** Begin Source data **

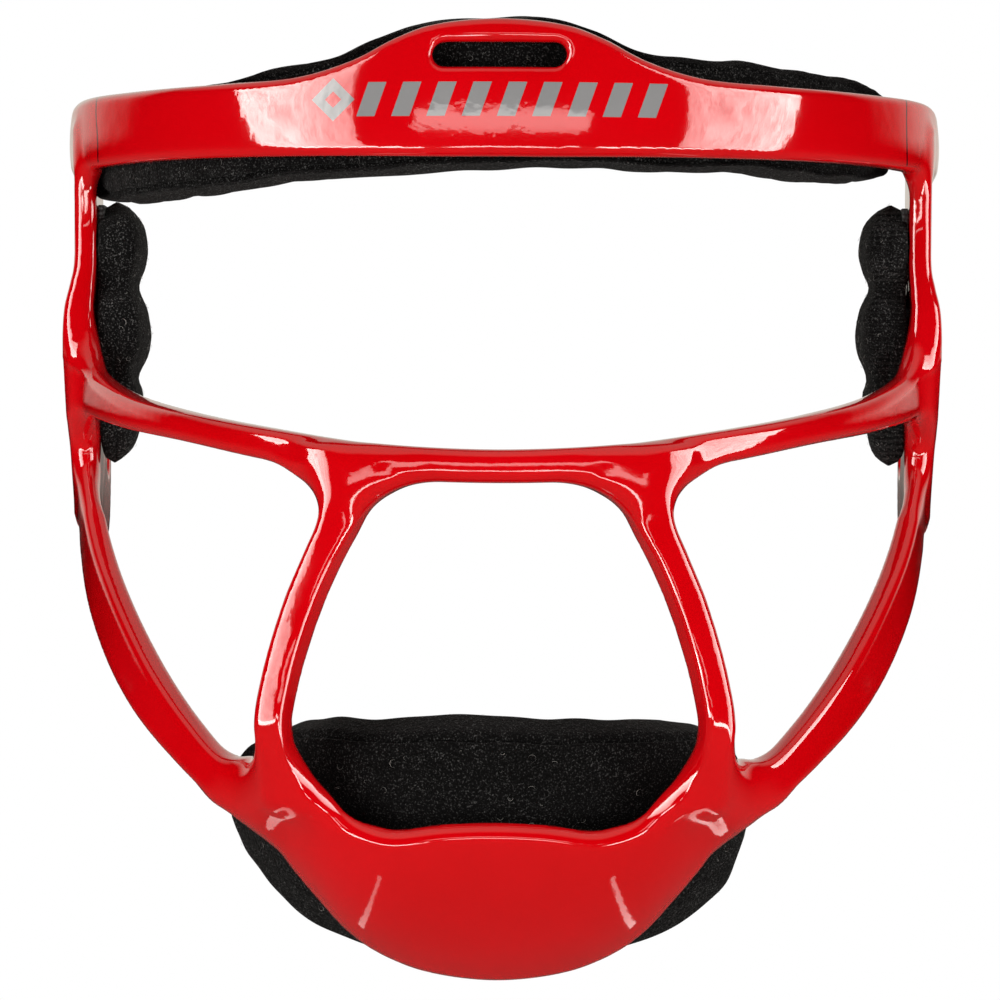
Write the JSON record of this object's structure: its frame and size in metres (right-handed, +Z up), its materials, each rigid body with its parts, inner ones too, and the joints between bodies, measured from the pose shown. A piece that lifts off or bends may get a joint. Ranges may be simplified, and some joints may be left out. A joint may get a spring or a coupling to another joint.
{
  "type": "fielder's face mask",
  "caption": "Open sports face mask: glossy cast frame with brow band, eye-level bar, nose and jaw bars and chin guard, lined with pull-off fabric pads at brow, temples and chin.",
  "frame": {"origin": "middle of the head opening, at eye level, where the wearer's face sits", "axes": "+Z up, +Y towards the wearer's head, +X to the right of someone who looks at the front of the mask"},
  "size_m": [0.178, 0.117, 0.1871],
  "materials": {
    "frame_paint": "gloss red powder coat over cast metal",
    "hook_tape": "black hook tape",
    "loop_backing": "black brushed loop cloth",
    "foam": "dark grey closed-cell foam",
    "pad_fabric": "black brushed knit, slightly fuzzy"
  },
  "bodies": {
    "mask_frame": {"frame": "frame_paint", "brow_hook_left": "hook_tape", "brow_hook_centre": "hook_tape", "brow_hook_right": "hook_tape", "left_side_hook_upper": "hook_tape", "left_side_hook_lower": "hook_tape", "right_side_hook_upper": "hook_tape", "right_side_hook_lower": "hook_tape", "chin_hook_left": "hook_tape", "chin_hook_centre": "hook_tape", "chin_hook_right": "hook_tape"},
    "forehead_pad": {"forehead_pad_backing": "loop_backing", "forehead_pad_foam": "foam", "forehead_pad_cover": "pad_fabric"},
    "left_side_pad": {"left_side_pad_backing": "loop_backing", "left_side_pad_foam": "foam", "left_side_pad_cover": "pad_fabric"},
    "right_side_pad": {"right_side_pad_backing": "loop_backing", "right_side_pad_foam": "foam", "right_side_pad_cover": "pad_fabric"},
    "chin_pad": {"chin_pad_backing": "loop_backing", "chin_pad_foam": "foam", "chin_pad_cover": "pad_fabric"}
  },
  "joints": [
    {"name": "forehead_pad_pull", "type": "slide", "parent": "mask_frame", "child": "forehead_pad", "axis": [0, 1, 0], "range_m": [0, 0.12]},
    {"name": "left_side_pad_pull", "type": "slide", "parent": "mask_frame", "child": "left_side_pad", "axis": [0.5, 0.866, 0], "range_m": [0, 0.1]},
    {"name": "right_side_pad_pull", "type": "slide", "parent": "mask_frame", "child": "right_side_pad", "axis": [-0.5, 0.866, 0], "range_m": [0, 0.1]},
    {"name": "chin_pad_pull", "type": "slide", "parent": "mask_frame", "child": "chin_pad", "axis": [0, 1, 0], "range_m": [0, 0.12]}
  ]
}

** End Source data **

Written instruction> Return all the data above once more, precisely as given.

The result>
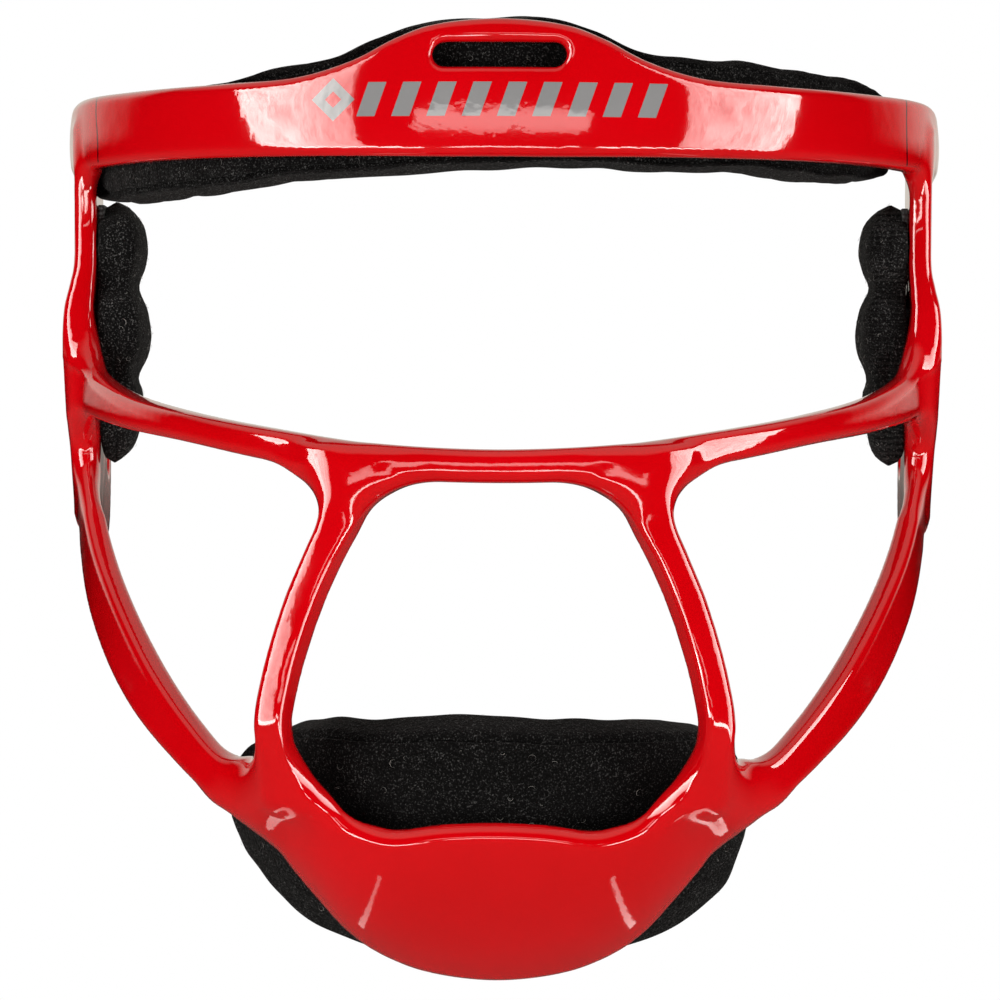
Write the JSON record of this object's structure: its frame and size in metres (right-handed, +Z up), its materials, each rigid body with its parts, inner ones too, and the joints between bodies, measured from the pose shown. A piece that lifts off or bends may get a joint. Ranges may be simplified, and some joints may be left out. A joint may get a spring or a coupling to another joint.
{
  "type": "fielder's face mask",
  "caption": "Open sports face mask: glossy cast frame with brow band, eye-level bar, nose and jaw bars and chin guard, lined with pull-off fabric pads at brow, temples and chin.",
  "frame": {"origin": "middle of the head opening, at eye level, where the wearer's face sits", "axes": "+Z up, +Y towards the wearer's head, +X to the right of someone who looks at the front of the mask"},
  "size_m": [0.178, 0.117, 0.1871],
  "materials": {
    "frame_paint": "gloss red powder coat over cast metal",
    "hook_tape": "black hook tape",
    "loop_backing": "black brushed loop cloth",
    "foam": "dark grey closed-cell foam",
    "pad_fabric": "black brushed knit, slightly fuzzy"
  },
  "bodies": {
    "mask_frame": {"frame": "frame_paint", "brow_hook_left": "hook_tape", "brow_hook_centre": "hook_tape", "brow_hook_right": "hook_tape", "left_side_hook_upper": "hook_tape", "left_side_hook_lower": "hook_tape", "right_side_hook_upper": "hook_tape", "right_side_hook_lower": "hook_tape", "chin_hook_left": "hook_tape", "chin_hook_centre": "hook_tape", "chin_hook_right": "hook_tape"},
    "forehead_pad": {"forehead_pad_backing": "loop_backing", "forehead_pad_foam": "foam", "forehead_pad_cover": "pad_fabric"},
    "left_side_pad": {"left_side_pad_backing": "loop_backing", "left_side_pad_foam": "foam", "left_side_pad_cover": "pad_fabric"},
    "right_side_pad": {"right_side_pad_backing": "loop_backing", "right_side_pad_foam": "foam", "right_side_pad_cover": "pad_fabric"},
    "chin_pad": {"chin_pad_backing": "loop_backing", "chin_pad_foam": "foam", "chin_pad_cover": "pad_fabric"}
  },
  "joints": [
    {"name": "forehead_pad_pull", "type": "slide", "parent": "mask_frame", "child": "forehead_pad", "axis": [0, 1, 0], "range_m": [0, 0.12]},
    {"name": "left_side_pad_pull", "type": "slide", "parent": "mask_frame", "child": "left_side_pad", "axis": [0.5, 0.866, 0], "range_m": [0, 0.1]},
    {"name": "right_side_pad_pull", "type": "slide", "parent": "mask_frame", "child": "right_side_pad", "axis": [-0.5, 0.866, 0], "range_m": [0, 0.1]},
    {"name": "chin_pad_pull", "type": "slide", "parent": "mask_frame", "child": "chin_pad", "axis": [0, 1, 0], "range_m": [0, 0.12]}
  ]
}